Muş, birçok ülkenin gıda tedariki açısından stratejik otonomiyi tartışmaya, kendi kendine yetebilmenin formüllerini aramaya ve buna yönelik stratejileri hayata geçirmeye başladığına dikkati çekerek, "Lojistik alanda yaşanan bu sorunlar, tedarik alanlarının çeşitlendirilmesinin, tedarikte daha yakın coğrafyaların öne çıkarılmasının ve tedarikin bölgeselleştirilmesinin önemini ortaya koymuştur. Bu kapsamda, tarım sektöründe bölgesel iş birlikleri ve ortaklıkların geliştirilmesi de kritik bir önem kazanmıştır." diye konuştu.

"Küresel iş birliği önemli"

Rusya-Ukrayna Savaşı'nın küresel tarım ve enerji piyasalarında yeni bir kriz etkisi oluşturduğunu belirten Muş, ayçiçeği, buğday ve mısır gibi ürünlerde en önemli tedarikçiler arasında yer alan bu iki ülkeden arzın kesintiye uğramasıyla küresel gıda krizi riskinin oluştuğunu anlattı. Muş, artan enerji fiyatlarının da pek çok ülkede artan maliyetler nedeniyle üretimi durma noktasına getirdiğini ifade ederek, özellikle Rusya menşeli gübre ihracatının kesintiye uğramasının da gübre arzında sıkıntıya neden olduğunu bildirdi.

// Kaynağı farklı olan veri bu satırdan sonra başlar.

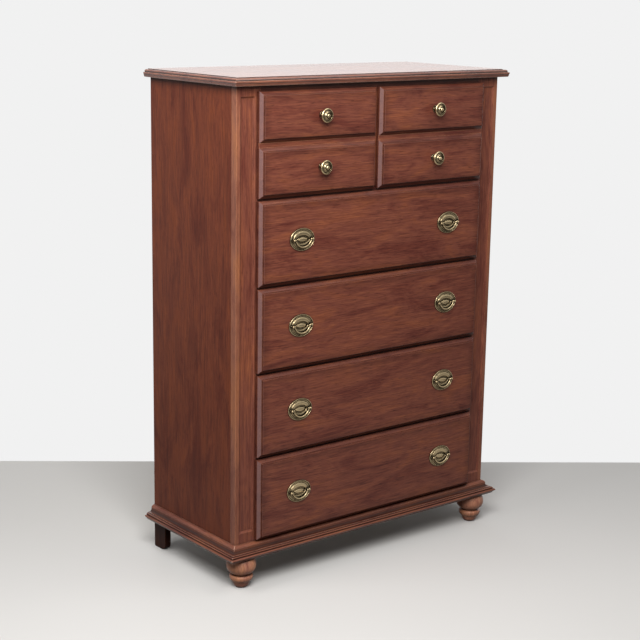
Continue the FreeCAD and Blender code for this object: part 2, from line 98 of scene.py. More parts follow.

Bakan Muş, bu durumun, hem küresel emtia fiyatları enflasyonunu daha da artırdığını hem de düşük gelirli ülkelerde gıdaya erişimi ciddi bir sorun haline getirdiğini söyleyerek, şu değerlendirmede bulundu:

"Bu konjonktür içinde ülkemizin ara buluculuğunda Karadeniz'de hayata geçirilen tahıl koridoru, Ukrayna menşeli tahıl ve diğer temel tarım ürünlerinin dünya piyasalarına yeniden erişimini sağlamış ve küresel bir gıda krizinin önüne geçilmiştir. Tahıl koridoru etkisiyle buğday, mısır ve ayçiçeği gibi birçok tarım ürününün fiyatları savaş öncesi dönemdeki seviyelere gerilemiştir. Bu kriz örneğinde görüldüğü gibi, küresel iş birliği, önümüzdeki dönemde karşılaşılabilecek yeni risklerin aşılmasında ve gıda arz güvenliğinin sağlanmasında önemli bir faktör olacaktır."

"Ticaret kanalları açık tutulmalı"

İklim değişikliğine bağlı sorunların da küresel tarım ve gıda ürünleri arzı bakımından en önemli zorluklar arasında yer aldığını vurgulayan Muş, şunları kaydetti:

"İklim kaynaklı aşırı doğa olayları nedeniyle tarım üretiminde yaşanacak dalgalanmalar karşısında gıda arz güvenliğinin sağlanması için ticaret kanallarının açık tutulması ve tarım ürünleri üzerindeki spekülasyonların minimuma indirilmesi önem arz etmektedir. Bu çerçevede uluslararası iş birliğinin geliştirilmesinin özellikle farklı tarım havzaları arasındaki ticaretin aksamadan sürdürülebilmesi elzemdir. Yakın iş birliği içinde yürütülecek küresel bir politika tasarımına ve uygulamasına ihtiyaç olduğu aşikardır. Birçok uluslararası oluşum bu konuya eğilmiştir. İkili ve bölgesel iş birliği modellerinin de bu süreçte etkili olacağına inanıyoruz. Küresel ekonomi ve ticarette yaşanan bu sıkıntılı dönemde Türkiye olarak dayanıklı küresel gıda tedarik zincirleri kurulmasına yönelik çalışmalarımızı ikili, çoklu ve çok taraflı platformlarda aktif şekilde sürdürmekteyiz. Küresel tarım ve gıda arzının sürdürülebilirliğine yönelik ticaret ve lojistik politikalarının tüm dünyada etkili şekilde hayata geçirilmesi önemlidir. Biz bu konuda Türkiye olarak üzerimize düşeni yapıyoruz ve yapmayı da sürdüreceğiz."